Ms. Rae’s Cast collaboration and Stuart Weitzman campaign were not her only firsts this year: She just wrapped the first film she has produced without also acting in it. “It’s the first time I’m completely behind the scenes from start to finish,” Ms. Rae said of the still-untitled movie, which stars SZA and Keke Palmer and is set for a January release.
Shop Talk: Vintage Ralph Lauren and Wearable Art
Recycled Americana
Ralph Lauren is aiming to capitalize on the continued interest in vintage clothing by offering a selection of archival men’s and women’s designs for sale on its website and at select company stores. The initiative is also targeted at passionate collectors of the brand.
Items will be released in monthly installments and come from nearly five decades’ worth of collections by the company’s various lines, including Polo Sport, Ralph Lauren Collection and Rugby, which took a youthful approach to preppy style and was discontinued in the early 2010s. Prices for the vintage clothing range from $150 to $3,500.
Art You Can Wear
“Residual Energies,” a group show at Nina Johnson Gallery in Miami on view through Oct. 19, mixes sculptures, collages and textile artworks with more wearable pieces that bridge the gap between art and fashion.
Apparel and accessories in the exhibition, which was curated by Camille Okhio, a senior design writer at Elle Decor, include an 18-karat-gold-and-emerald ring ($4,400) by Joy Bonfield-Colombara, an artist and goldsmith in London, and a quilted cotton-and-linen coat ($1,250) by Sarah Jean Culbreth, a fashion historian in Rockaway Beach, Queens. Also featured: a $900 hand-sewn doll wearing a miniature version of the coat.
A Toy Store’s New Tenant
The fast-fashion jewelry brand BaubleBar just opened a one-year pop-up shop inside the toy store F.A.O. Schwarz in Rockefeller Center. Customers can design their own bracelets ($35) or shop from a selection of premade styles (starting at $15).
Three Questions for a Designer Shuttering Her Cult Brand
Many were surprised last week when Ilana Kohn, a designer of graphic jumpsuits and coveralls manufactured in New York City using soft cottons and linens, announced she would be shuttering her namesake brand at the end of September.
Ms. Kohn, 42, started her label in 2010 and developed a niche but devoted customer base by selling her clothes at specialty stores like Totokaelo, Bird and Need Supply, all of which are now closed. In 2021, she switched to a direct-to-consumer business, and in 2022, she opened a store on the Lower East Side as a new way to reach her customers.
But shortly after that boutique opened, Ms. Kohn said, the market changed. She noticed a drop-off in customers, which she attributed to a decline in discretionary spending at a time of high inflation, as well as to decreased engagement with her brand on social media, which had become a key tool for selling her products. “It felt like screaming into a black hole, working so hard to push out product when it isn’t being seen,” she said.

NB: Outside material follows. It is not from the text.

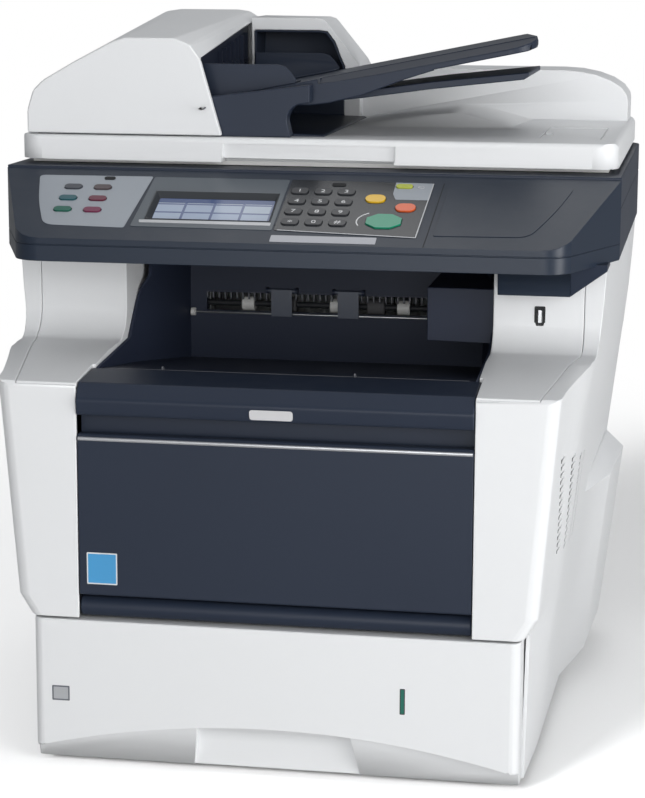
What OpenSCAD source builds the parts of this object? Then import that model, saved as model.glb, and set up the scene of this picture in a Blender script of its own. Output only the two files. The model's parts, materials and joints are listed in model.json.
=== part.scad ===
// Desktop laser photocopier: print engine with a paper drawer, a flatbed scanner on two
// columns, a tilted control panel and a document feeder on the lid.
// Front at -Y, floor at Z = 0, origin under the middle of the outer box. Millimetres.

/* [Overall] */
// Width of the scanner unit, the widest part
scanner_w = 494; // [488:1:510]
// Depth from the nose of the front cover to the back of the rear cover
depth = 490; // [484:1:510]
// Height of the rubber feet
foot_h = 5; // [4:1:8]
// Radius of a rubber foot
foot_r = 14; // [10:1:16]

/* [Print engine] */
// Width of the engine between its side covers at the floor
engine_w = 381; // [376:1:388]
// Height of the top of the side covers, where the scanner rests
engine_h = 393; // [385:1:410]
// Height of the front edge of the shoulders and of the front cover
shoulder_z = 307; // [300:1:312]
// Setback of the upper columns behind the front faces
column_set = 144; // [138:1:150]
// Wall of the white covers
skin_t = 3; // [2.5:0.5:4]
// Outward lean of the sides, mm for each mm of height
side_lean = 0.12; // [0.1:0.005:0.125]
// Width of the dark door opening between the front columns
door_w = 304; // [296:1:306]
// How far the nose of the front cover stands proud of the columns
lip_proud = 4; // [2:0.5:6]
// Length of one vent slot
vent_len = 11; // [8:1:13]
// Width of one vent slot
vent_w = 2.4; // [1.6:0.2:3]

/* [Paper drawer] */
// Height of the top edge of the drawer front
drawer_top = 122; // [118:1:126]
// Depth of the drawer front moulding
front_t = 28; // [26:1:34]
// Outer width of the paper tray
tray_w = 319; // [300:1:320]
// Length of the paper tray behind its front
tray_len = 372; // [340:1:390]
// Height of the paper tray walls
tray_h = 93; // [80:1:96]
// Rise of the arch under the drawer front
arch_h = 36; // [32:1:44]
// Height of the arch above the drawer's bottom edge at its ends
arch_end = 11; // [8:1:14]
// Width of the finger pull
pull_w = 118; // [90:1:130]
// Travel of the drawer
drawer_travel = 300; // [250:10:320]

/* [Front cover and bypass tray] */
// Height of the front cover's hinge
hinge_z = 131; // [130:0.5:132]
// Radius of the front cover's hinge barrel
barrel_r = 8; // [7:0.5:8]
// Thickness of the bypass tray door
bypass_t = 8; // [7:0.5:9]
// Height of the top edge of the bypass tray
bypass_top = 268; // [260:1:270]
// Height of the grip slot between the bypass tray and the lip
grip_h = 15; // [12:1:18]

/* [Output tray] */
// Height of the paper exit slot
slot_h = 16; // [12:1:20]
// Width of the paper exit slot
slot_w = 226; // [216:1:236]
// Setback of the cavity's back wall
cavity_set = 276; // [260:1:282]
// Drop of the tray floor from front to back
tray_drop = 30; // [20:1:34]

/* [Scanner] */
// Height of the scanner housing
scanner_h = 64; // [60:1:70]
// Width of the platen glass
glass_w = 360; // [340:1:370]
// Depth of the platen glass
glass_d = 232; // [222:1:240]
// Width of the feeder's reading slit glass
slit_w = 26; // [22:1:30]
// Thickness of the glass
glass_t = 3.2; // [2.5:0.1:4]

/* [Control panel] */
// Width of the panel's front face
panel_w = 410; // [400:1:420]
// Setback of the panel's front face
panel_set = 44; // [40:1:50]
// Height of the panel's front face
panel_face_h = 18; // [14:1:22]
// Wall of the panel shell
panel_t = 2.5; // [2:0.25:3]
// Width of the touch screen
screen_w = 100; // [90:1:102]
// Height of the touch screen along the slope
screen_d = 44; // [40:1:48]
// Height of a key cap above the panel
key_proud = 1.4; // [1:0.1:2]
// Gap between a key and its hole
key_gap = 0.35; // [0.3:0.05:0.45]
// Travel of a key
key_travel = 0.8; // [0.6:0.1:1]
// Distance between number keys across
key_pitch_x = 18.4; // [17:0.1:18.6]
// Distance between number key rows
key_pitch_y = 15.6; // [14.5:0.1:15.8]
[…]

In a brief interview that has been edited and condensed, Ms. Kohn, who is offloading remaining stock in a liquidation sale ending on Monday, discussed the closure of her label and what she learned from its 14 years in business.
What do you hope your brand’s legacy will be?
I wanted to make things other women would love. One thing I kept hearing is that our clothes fit really well and made people feel good in their bodies. Fashion isn’t going to solve world peace — at the end of the day, it’s just clothes. If I could accomplish helping someone feel good in their own skin, I’ve truly done my job and I’m proud of that.
If you were to do this all over again, what would you do differently?
I would create something smaller that doesn’t require me to be pumping out tons of clothing in order to stay afloat. I’d make something more financially sustainable. I don’t love when the name of the game is to force consumerism on people to hit numbers. I want people to genuinely want our pieces.
What’s next for you?
In the immediate future, once the worst of this is over, I plan to lie in bed for a month and get bedsores and snuggle my cats. After that, I really don’t know. I’d love to start a new company in a different way. Anyone’s guess is as good as mine.